The broader stock market’s trading action reflects the overall sentiment in the economy. Add in the fact that the month of September is often not a good one for stocks, and one could easily predict that the next several weeks are going to be difficult. The stock market isn’t expensively priced, but that doesn’t mean that it will be anytime soon. There’s a mini cycle going on in the stock market and it’s all about the revision of expectations for the future. Expected returns from stocks are going down big-time, as current economic data sink in. No doubt the stock market needs a major catalyst in order for it to advance. It’s unclear at this time what that catalyst will be. As is usually the case, the market will need a combination of factors to come together if it’s going to move higher in any sustainable fashion.

The S&P 500 Index did an impressive job of recovering from the 1,120 level. It clawed its way back to 1,200 and is now trying to balance itself out with the fears in the marketplace. The next major move could be anything. What’s likely in my view is that the trading action will very difficult until we get into third-quarter earnings.
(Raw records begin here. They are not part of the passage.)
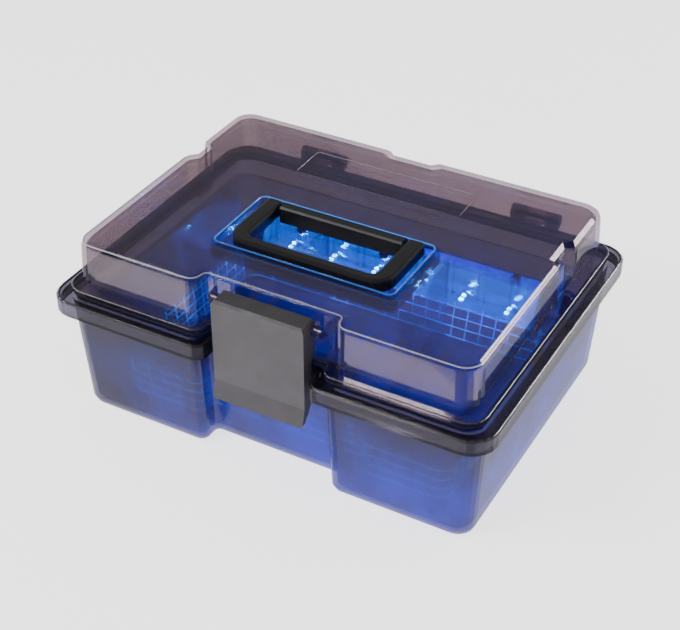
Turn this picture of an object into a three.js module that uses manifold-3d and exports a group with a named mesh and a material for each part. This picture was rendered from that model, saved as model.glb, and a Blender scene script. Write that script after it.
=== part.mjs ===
// A portable UV sterilizer cabinet for salon tools: a smoke-clear tub and lid with a blue LED lamp,
// a lift-out organizer tray, a front latch and a folding carrying handle.
// Millimetres, +Z up, +X to the right, -Y to the front. The origin is on the ground under the middle.
import * as THREE from "three";
import { mergeVertices } from "three/addons/utils/BufferGeometryUtils.js";
import Module from "manifold-3d";

const wasm = await Module();
wasm.setup();

// Driving dimensions
const RIM_WIDTH = 266;
const RIM_DEPTH = 200;
const RIM_TOP = 78;
const RIM_SKIRT = 9.3;
const LID_TOP = 110.8;
const WALL = 2.2;
const FIT = 0.3; // gap kept between neighbouring pieces
const FOOT_HEIGHT = 1.2; // how far the feet lift the tub

const RIM_PLATE = 2.6; // thickness of the rim's flat top
const LEDGE = 1.8; // how far the rim's flat reaches in over the wall
const TUB_TOP_INSET = 7; // rim edge to tub wall, under the rim
const TUB_BASE_INSET = 11.3; // rim edge to tub wall, at the base
const LID_INSET = 12; // rim edge to lid wall, at its base
const LID_TOP_INSET = 13;
const LID_FLANGE = 4.5; // how far the lid's foot stands out from its wall
const LID_FLANGE_THICK = 2.6;
const GASKET_THICK = 1.6;
const LID_EDGE = 4.5; // radius of the lid's top edge
const LID_LOW = RIM_TOP + GASKET_THICK + 0.15; // the lid's foot, just clear of the seal
const LABEL = { half: 52, front: 36, back: 62, depth: 0.4 }; // blank outlined panel behind the handle

const NOTCH_HALF = 38.5; // half-width of the front recess at the tub wall
const NOTCH_DEPTH = 12.9;
const RIM_NOTCH_FACE = -84.5; // front face of the rim inside the recess
const LID_NOTCH_FACE = -77.5;

const WELL_HALF = 55; // the handle pocket in the lid
const WELL_FRONT = -49;
const WELL_BACK = 4;
const WELL_DEPTH = 8;
const WELL_FLOOR = 2;

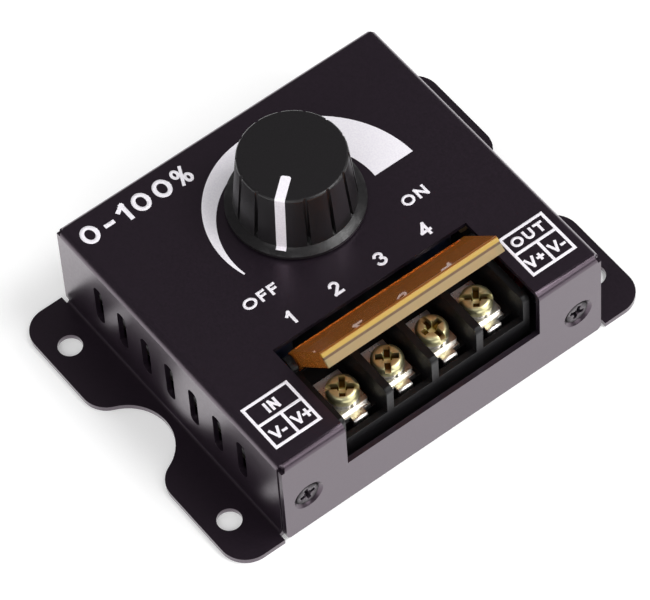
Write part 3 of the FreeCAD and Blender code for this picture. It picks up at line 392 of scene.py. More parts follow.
def bake(piece: Piece) -> None:
    """Turn a piece's modifiers into plain mesh and remove them.

    Args:
        piece: Piece whose modifiers are baked.
    """
    graph = bpy.context.evaluated_depsgraph_get()
    mesh = bpy.data.meshes.new_from_object(piece.evaluated_get(graph), depsgraph=graph)
    piece.modifiers.clear()
    piece.data = mesh


def settle(piece: Piece, body: str, slot: str, *stands_for: str) -> None:
    """Hand a finished piece to the frame.

    Args:
        piece: The piece, at the origin.
        body: Body that it rides on.
        slot: Material slot of the record; not used.
        *stands_for: CAD nodes that it replaces.
    """
    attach(piece, body)
    if stands_for:
        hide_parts(*stands_for)
    log.info("built %s on %s, %d faces", piece.name, body, len(piece.data.polygons))


def lathe(profile: Line, segments: int = 48) -> Shape:
    """Turn a profile round the Z axis.

    Args:
        profile: Radius and height of each corner in millimetres, from axis to axis.
        segments: Steps round the axis.

    Returns:
        Closed shape in metres.
    """
    shape = bmesh.new()
    rings = []
    for radius, height in profile:
        if not radius:
            rings.append([shape.verts.new((0, 0, height * MM))])
            continue
        angles = [2 * math.pi * i / segments for i in range(segments)]
        rings.append([shape.verts.new((radius * math.cos(a) * MM, radius * math.sin(a) * MM,
                                       height * MM)) for a in angles])
    for first, second in zip(rings, rings[1:]):
        for i in range(segments):
            corners = [first[i % len(first)], first[(i + 1) % len(first)],
                       second[(i + 1) % len(second)], second[i % len(second)]]
            unique = list(dict.fromkeys(corners))
            if len(unique) > 2:
                shape.faces.new(unique)
    return shape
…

Any earnings warnings from corporations in this market will not be well received. The same goes for any changes in fourth-quarter visibility come reporting time. Everything now has a fragility to it—the economy, financial markets, and expectations for the future. The only exception is the market for gold; investors still view this specific asset as a haven, even though the spot price has already gone up dramatically.

The best near-term indicator for share prices continues to be the spot price of oil. A weaker oil price is exactly what the economy needs, but it also serves to illustrate declining sentiment about the future. Stocks won’t advance until the economic news shows some major improvement.